Король, как и его старший сын, сдался немощи и потерял дееспособность. Двор Эдуарда, некогда обитель рыцарского духа, заполонили ненасытные прихлебатели во главе с Алисой Перрерс. Амбициозная любовница короля годом ранее до глубины души возмутила общественность, продефилировав на лошади по Лондону, по дороге из Тауэра на турнир в Смитфилде, разодетая, как Леди Солнца. Она разряжалась в пух и прах за счет стареющего короля, пока страна слабела от неустроенности. В графствах углублялся кризис законности и правопорядка. Великие магнаты конфликтовали друг с другом. Епископы были недовольны: чтобы расплатиться с папой римским за посредничество на переговорах в Брюгге в 1375 году, Джон Гонт впервые с 1340-х годов разрешил обложить английских клириков налогом в пользу папы.

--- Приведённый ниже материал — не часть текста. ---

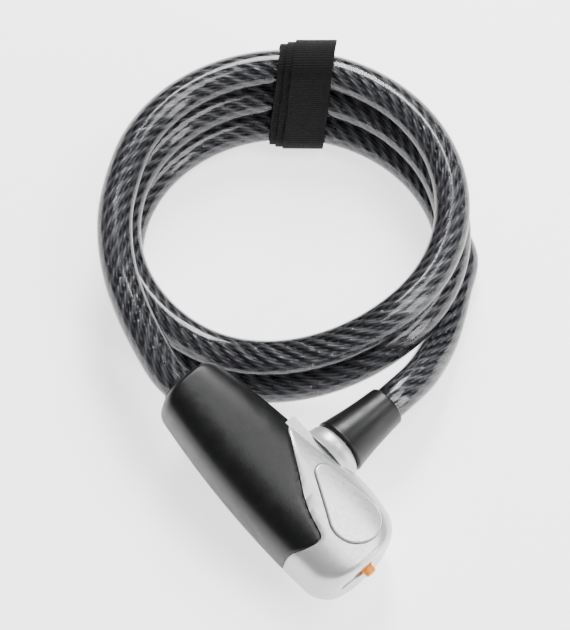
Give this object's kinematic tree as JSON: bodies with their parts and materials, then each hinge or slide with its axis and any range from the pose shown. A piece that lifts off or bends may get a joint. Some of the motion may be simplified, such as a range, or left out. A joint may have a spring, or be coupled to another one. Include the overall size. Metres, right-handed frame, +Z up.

Для финансирования войны все чаще применялись коррупционные схемы. Чтобы по-быстрому стрясти денег с итальянских купцов, им продавали лицензии, позволявшие обходить закон об обязательной выгрузке в порту Кале. Другие торговцы или ссужали правительству деньги под грабительские проценты, или выкупали государственные долги по сниженной ставке и обналичивали их – практика, которая обеспечивала короне краткосрочную ликвидность, но поощряла спекуляцию. Лондон гудел от напряжения между торговыми гильдиями и иностранными купцами. Власть слабела как в центре, так и на местах. Это был кризис – вне всякого сомнения.
Палата общин была настроена воинственно. Различные группы интересов – торговцы, рыцари, мелкопоместные дворяне – объединились, спаянные общим ощущением, что их долг – наставить короля и правительство на путь истинный и исправить их ошибки. Более того, они знали, что обладают необходимой для этого властью: если они откажутся одобрить очередной налог, королю не на что будет воевать. Следующие десять недель – самая длительная сессия с момента основания парламента – они были заняты продвижением ряда незаурядных реформ и судебных процессов в отношении королевского правительства и тех его чиновников, кто, по их мнению, действовал ему во вред.